My problem is that the steering shaft isn't grounded. My horn button wants an additional connection to ground but there is none available through the steering shaft. How does the factory horn work with the single contact and no ground through the steering shaft?
I've been working on my turn signal switch and additionally my horn. Its the horn I'm confronted with. I have the horn contact under the steering wheel powered up and grounding it clicks the horn relay. I have an aftermarket steering wheel. It has a wire coming up from the horn contact plate that clips into the horn button. The horn contact makes a good connection with the contact plate. If I ground the wire going to the horn switch, I also click the horn relay.
My problem is that the steering shaft isn't grounded. My horn button wants an additional connection to ground but there is none available through the steering shaft. How does the factory horn work with the single contact and no ground through the steering shaft?

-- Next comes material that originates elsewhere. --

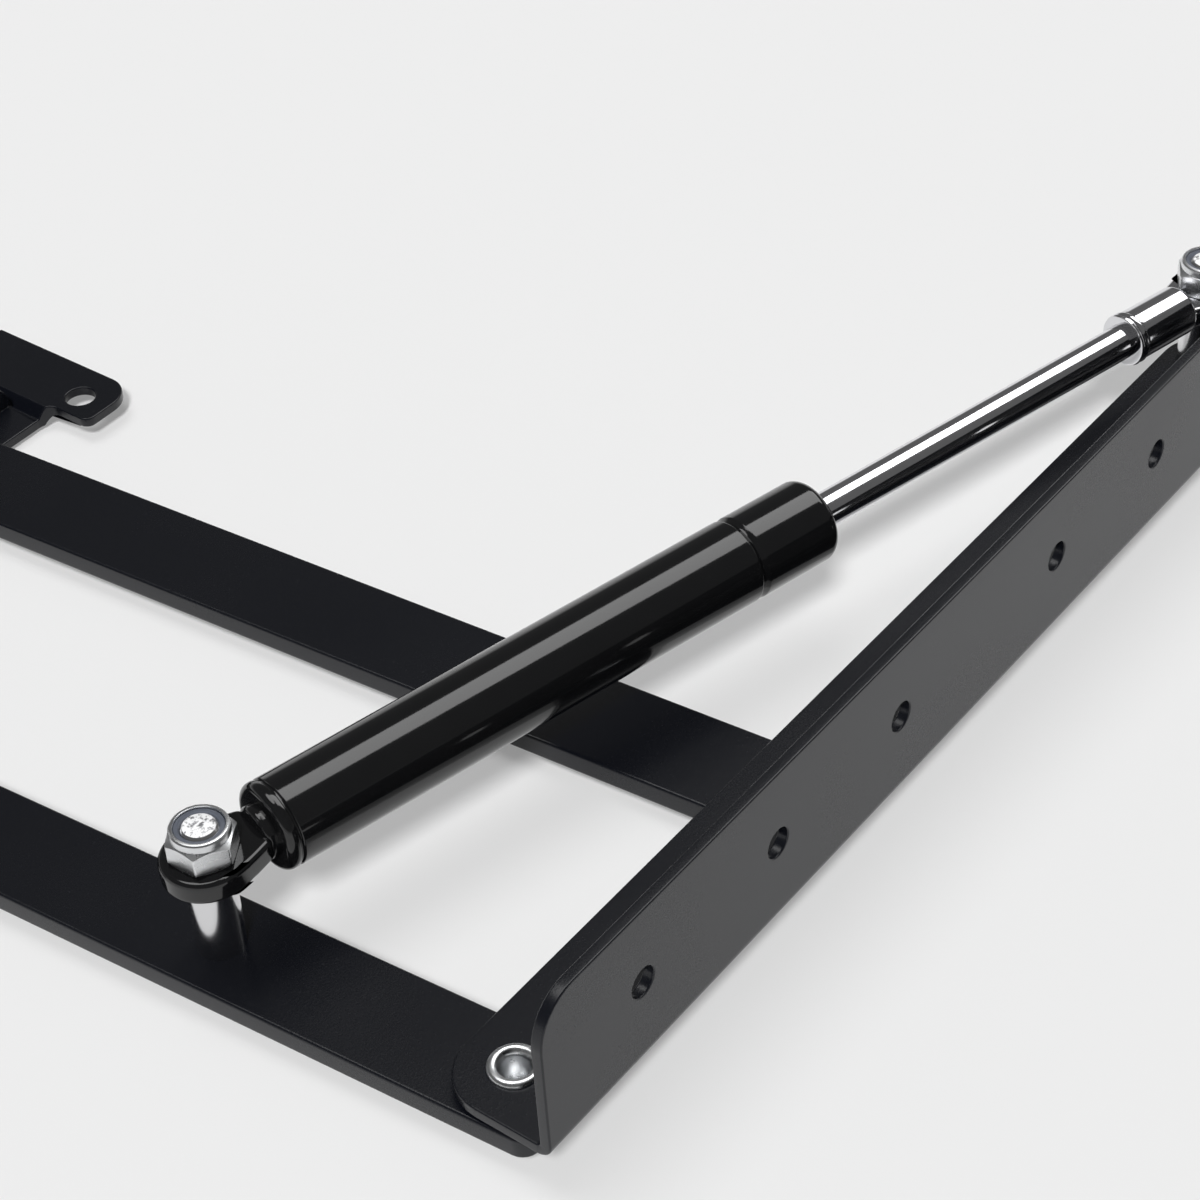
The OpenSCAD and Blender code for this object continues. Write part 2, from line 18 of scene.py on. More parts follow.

The OEM steering wheel has a brush block whereas aftermarkets do not. You'll need to install a jumper wire over the rag joint to ground the steering shaft. Use two big eyelets (yellow) and a short section of wire to bridge the electrical gap.
Thanks for the tips guys. I don't have a rag joint but was able to confirm that my steering U-joint is the culprit. In order to make life difficult the downhill side of the joint has no bolt to put a contact under. I'm thinking I will take a piece of stainless tig wire and attach one end under the clamp bolt, bend it in a zig-zag, and clamp it to the shaft on the other end. Won't be pretty but should work.